GIVEN INFORMATION:
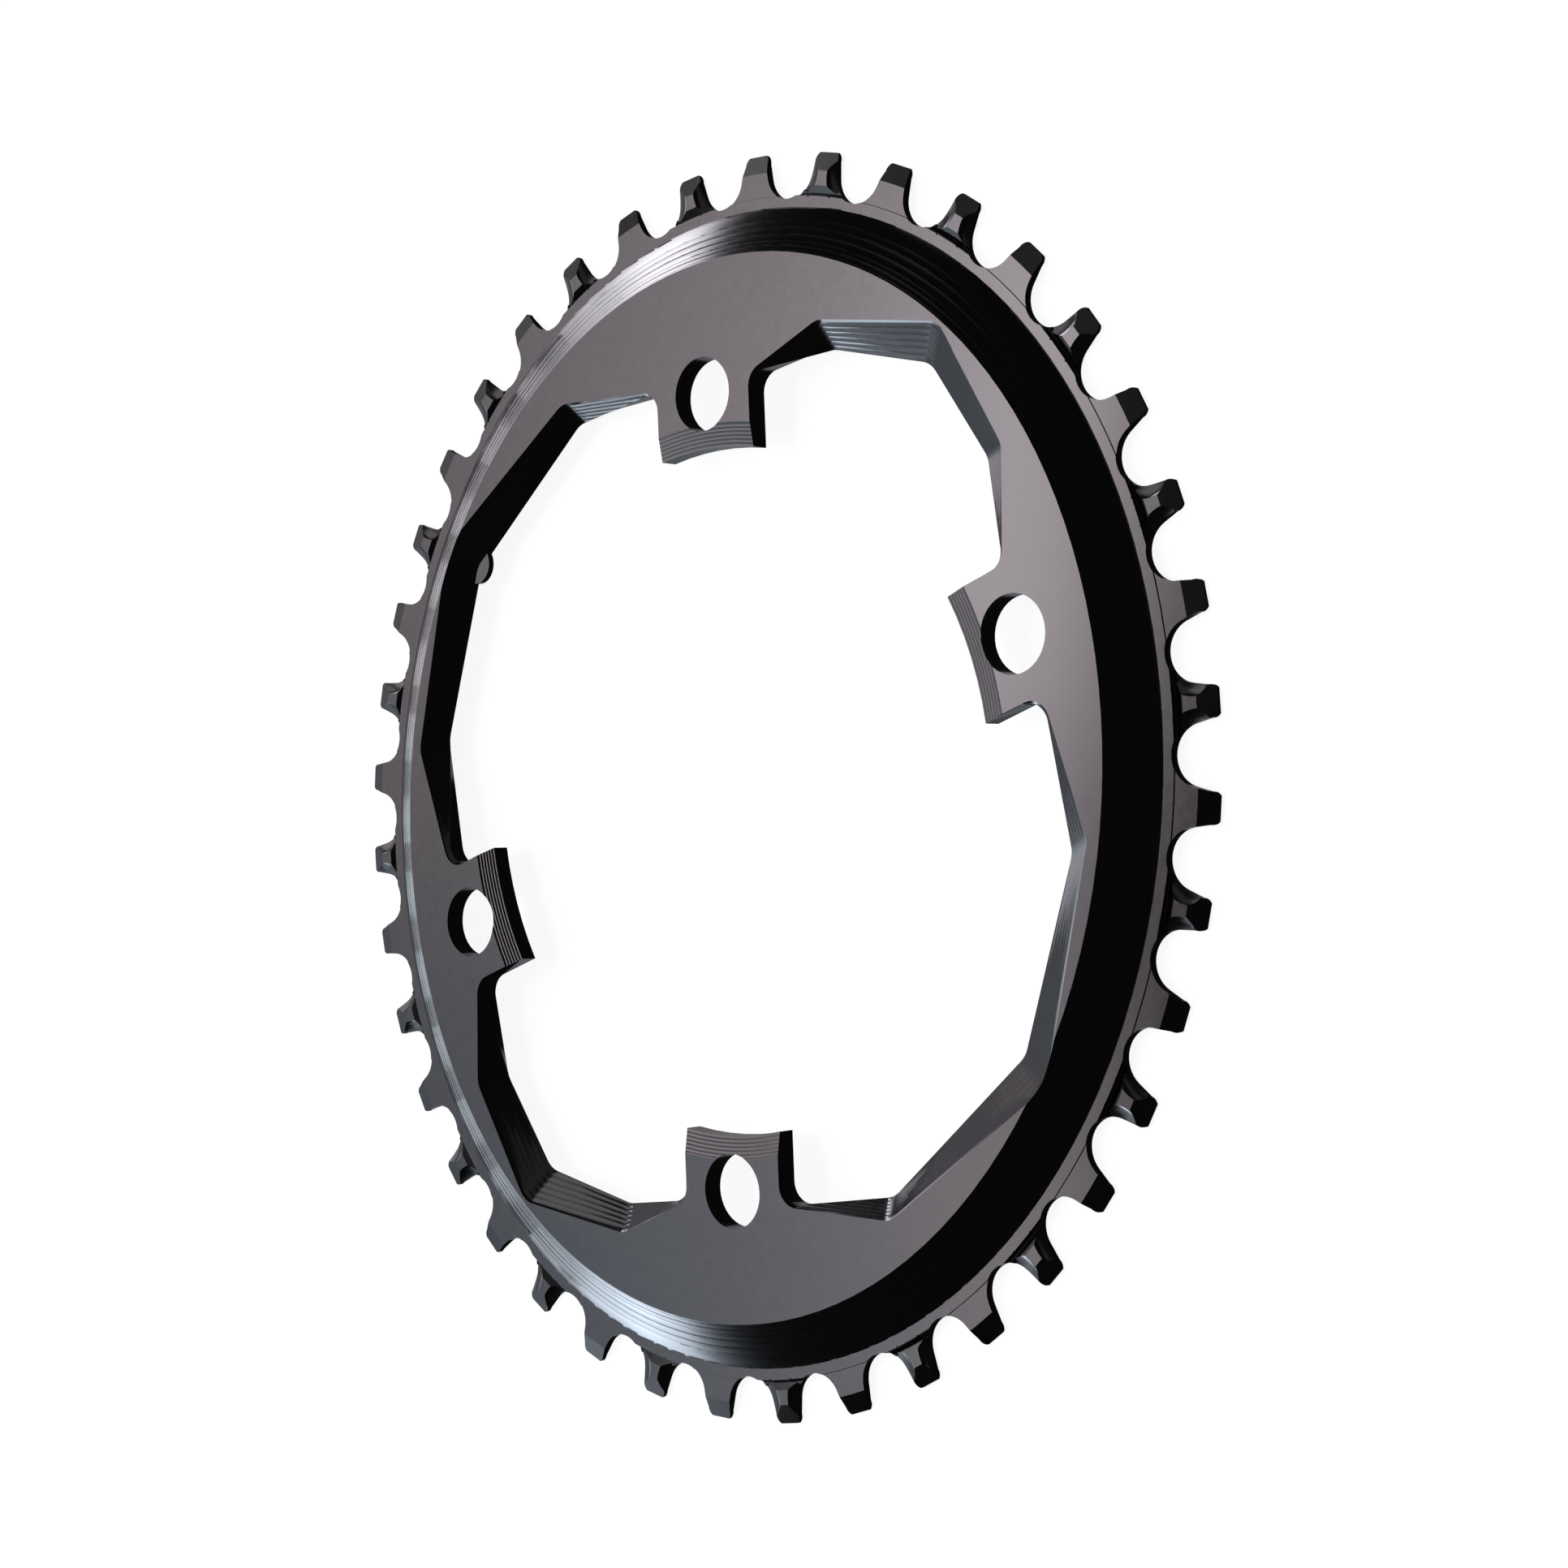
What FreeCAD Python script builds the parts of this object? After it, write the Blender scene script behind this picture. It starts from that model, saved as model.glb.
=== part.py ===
import FreeCAD, Part
import math
import os
import Sketcher
from FreeCAD import Vector

# Oval bicycle chainring, machined from one plate: a raised flat face, a cone that falls to a thin
# tooth plate, forty teeth that alternate between full and relieved, and four tabs for the bolts.
# Z = 0 is the back of the tooth plate, on which the ring lies. +Z is the raised face, and the
# origin is the centre of the bolt circle. X and Y are the axes of the bolts' rectangle.

NODE = "chainring"
OUTSIDE = 1.0       # how far a cutting shape runs past the metal
CURVE_POINTS = 32   # points of a curve that runs parallel to the oval
ARC_STEPS = 3       # straight steps that stand for the foot of the cone

# Driving sizes, in millimetres and degrees: name, value, what it is
SIZES = [
    ("chain_pitch", 12.7, "from roller to roller"),
    ("tooth_count", 40, "an even number"),
    ("oval_ratio", 1.116, "long axis over short axis"),
    ("oval_turn", 22.45, "long axis from X"),
    ("first_seat", 0.6, "direction of the first roller seat from X"),
    ("seat_radius", 3.95, "roller seat"),
    ("tip_height", 2.75, "tooth tip above the line between its rollers"),
    ("tip_width", 3.1, "flat of the tip"),
    ("shoulder_height", 1.6, "where the tooth starts to round off"),
    ("shoulder_width", 4.04, "tooth there"),
    ("plate_thickness", 1.35, "tooth plate"),
    ("tooth_step", 0.15, "teeth lower than the plate"),
    ("step_inset", 3.55, "step, inside the pitch curve"),
    ("bevel_inset", 0.1, "start of the front bevel, inside the pitch curve"),
    ("bevel_drop", 0.8, "fall of the front bevel to the tip"),
    ("relief_depth", 0.65, "scoop at the foot of every second tooth"),
    ("relief_crest", 2.1, "outer edge of that scoop, inside the pitch curve"),
    ("relief_width", 1.4, "side bevels, from the roller seat"),
    ("relief_angle", 14, "side bevels from the face"),
    ("face_height", 5.0, "raised face above the back of the teeth"),
    ("face_inset", 11.55, "edge of the raised face, inside the pitch curve"),
    ("cone_angle", 44, "cone from the face"),
    ("cone_foot", 4.9, "where the cone meets the plate, inside the pitch curve"),
    ("seat_height", 1.8, "back of the tabs above the back of the teeth"),
    ("back_inset", 7.5, "edge of the recess in the back, inside the pitch curve"),
    ("bolt_circle", 110, "diameter"),
    ("arm_angle", 36, "bolt directions from X"),
    ("bolt_hole", 10.3, "diameter"),
    ("hole_break", 0.15, "broken edge of a bolt hole"),
    ("tab_width", 17.5, "across a tab"),
    ("tab_nose", 7.6, "inner end of a tab from the bolt circle"),
    ("tab_slope", 3.3, "length of the sloping end of a tab"),
    ("tab_drop", 0.6, "fall of that slope"),
    ("notch_depth", 1.6, "root of a tab outside the bolt circle"),
    ("notch_round", 3.0, "round in that root"),
    ("corner_round", 3.5, "other rounds of the opening"),
    ("rim_height", 0.7, "sharp rim of the opening above the tabs' back"),
    ("rim_end", 0.3, "end of that rim at a tab, below the broken edge of the face"),
    ("rim_undercut", 1.0, "opening wider at the back than at that rim"),
    ("edge_break", 0.3, "broken edge of the opening at the face"),
    ("side_peak_front", 71.7, "corner of the opening on X, at the face"),
    ("side_peak_back", 66.2, "the same at the rim"),
    ("end_peak_front", 67.2, "corner of the opening on Y, at the face"),
    ("end_peak_back", 61.4, "the same at the rim"),
    ("nub_radius", 2.9, "round of the locating nub on the end corner"),
    ("nub_reach", 1.7, "nub inward from that corner"),
    ("nub_height", 0.95, "nub above the tabs' back"),
]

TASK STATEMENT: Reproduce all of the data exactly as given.

COMPLETE RESPONSE:
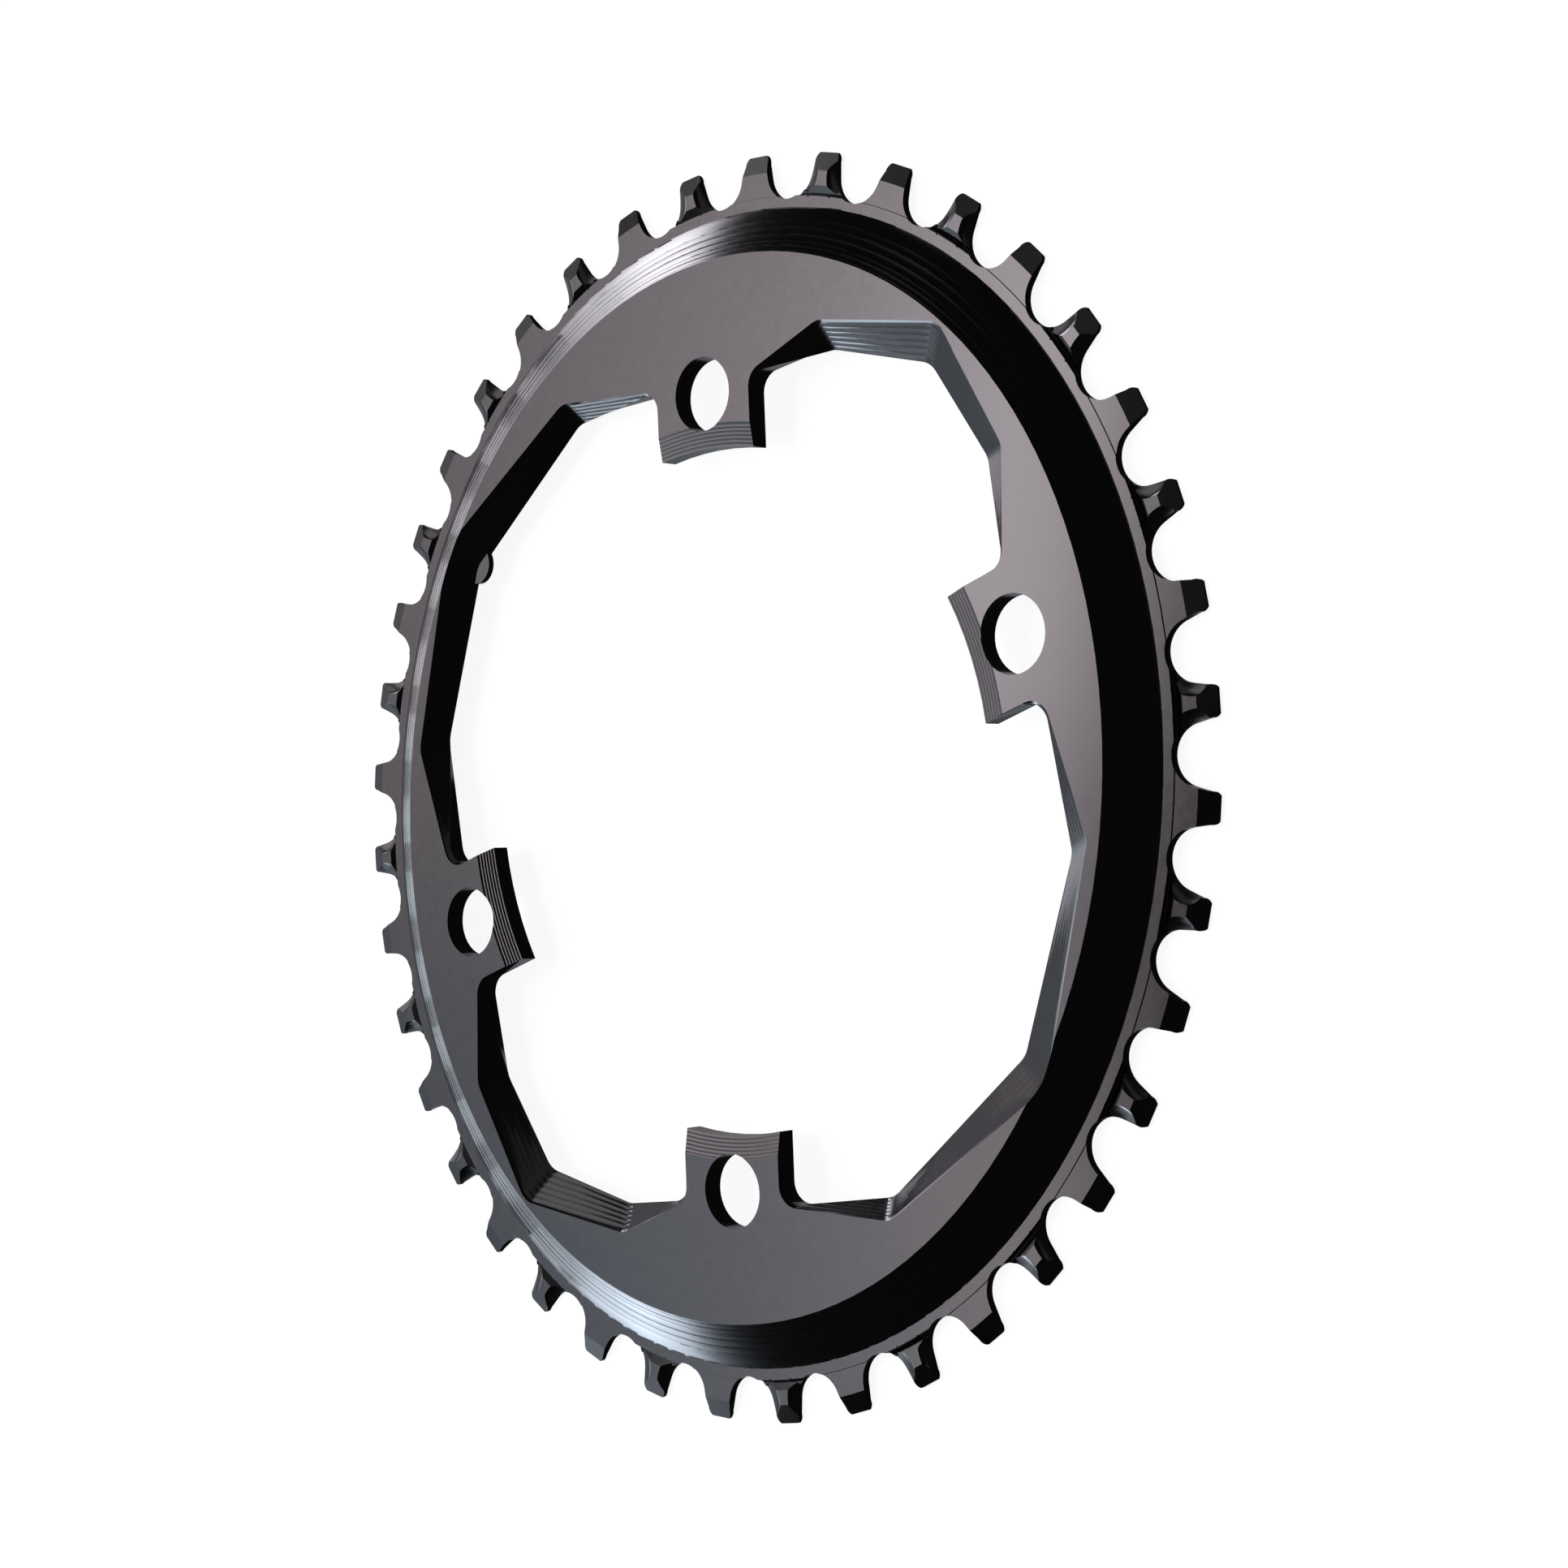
What FreeCAD Python script builds the parts of this object? After it, write the Blender scene script behind this picture. It starts from that model, saved as model.glb.
=== part.py ===
import FreeCAD, Part
import math
import os
import Sketcher
from FreeCAD import Vector

# Oval bicycle chainring, machined from one plate: a raised flat face, a cone that falls to a thin
# tooth plate, forty teeth that alternate between full and relieved, and four tabs for the bolts.
# Z = 0 is the back of the tooth plate, on which the ring lies. +Z is the raised face, and the
# origin is the centre of the bolt circle. X and Y are the axes of the bolts' rectangle.

NODE = "chainring"
OUTSIDE = 1.0       # how far a cutting shape runs past the metal
CURVE_POINTS = 32   # points of a curve that runs parallel to the oval
ARC_STEPS = 3       # straight steps that stand for the foot of the cone

# Driving sizes, in millimetres and degrees: name, value, what it is
SIZES = [
    ("chain_pitch", 12.7, "from roller to roller"),
    ("tooth_count", 40, "an even number"),
    ("oval_ratio", 1.116, "long axis over short axis"),
    ("oval_turn", 22.45, "long axis from X"),
    ("first_seat", 0.6, "direction of the first roller seat from X"),
    ("seat_radius", 3.95, "roller seat"),
    ("tip_height", 2.75, "tooth tip above the line between its rollers"),
    ("tip_width", 3.1, "flat of the tip"),
    ("shoulder_height", 1.6, "where the tooth starts to round off"),
    ("shoulder_width", 4.04, "tooth there"),
    ("plate_thickness", 1.35, "tooth plate"),
    ("tooth_step", 0.15, "teeth lower than the plate"),
    ("step_inset", 3.55, "step, inside the pitch curve"),
    ("bevel_inset", 0.1, "start of the front bevel, inside the pitch curve"),
    ("bevel_drop", 0.8, "fall of the front bevel to the tip"),
    ("relief_depth", 0.65, "scoop at the foot of every second tooth"),
    ("relief_crest", 2.1, "outer edge of that scoop, inside the pitch curve"),
    ("relief_width", 1.4, "side bevels, from the roller seat"),
    ("relief_angle", 14, "side bevels from the face"),
    ("face_height", 5.0, "raised face above the back of the teeth"),
    ("face_inset", 11.55, "edge of the raised face, inside the pitch curve"),
    ("cone_angle", 44, "cone from the face"),
    ("cone_foot", 4.9, "where the cone meets the plate, inside the pitch curve"),
    ("seat_height", 1.8, "back of the tabs above the back of the teeth"),
    ("back_inset", 7.5, "edge of the recess in the back, inside the pitch curve"),
    ("bolt_circle", 110, "diameter"),
    ("arm_angle", 36, "bolt directions from X"),
    ("bolt_hole", 10.3, "diameter"),
    ("hole_break", 0.15, "broken edge of a bolt hole"),
    ("tab_width", 17.5, "across a tab"),
    ("tab_nose", 7.6, "inner end of a tab from the bolt circle"),
    ("tab_slope", 3.3, "length of the sloping end of a tab"),
    ("tab_drop", 0.6, "fall of that slope"),
    ("notch_depth", 1.6, "root of a tab outside the bolt circle"),
    ("notch_round", 3.0, "round in that root"),
    ("corner_round", 3.5, "other rounds of the opening"),
    ("rim_height", 0.7, "sharp rim of the opening above the tabs' back"),
    ("rim_end", 0.3, "end of that rim at a tab, below the broken edge of the face"),
    ("rim_undercut", 1.0, "opening wider at the back than at that rim"),
    ("edge_break", 0.3, "broken edge of the opening at the face"),
    ("side_peak_front", 71.7, "corner of the opening on X, at the face"),
    ("side_peak_back", 66.2, "the same at the rim"),
    ("end_peak_front", 67.2, "corner of the opening on Y, at the face"),
    ("end_peak_back", 61.4, "the same at the rim"),
    ("nub_radius", 2.9, "round of the locating nub on the end corner"),
    ("nub_reach", 1.7, "nub inward from that corner"),
    ("nub_height", 0.95, "nub above the tabs' back"),
]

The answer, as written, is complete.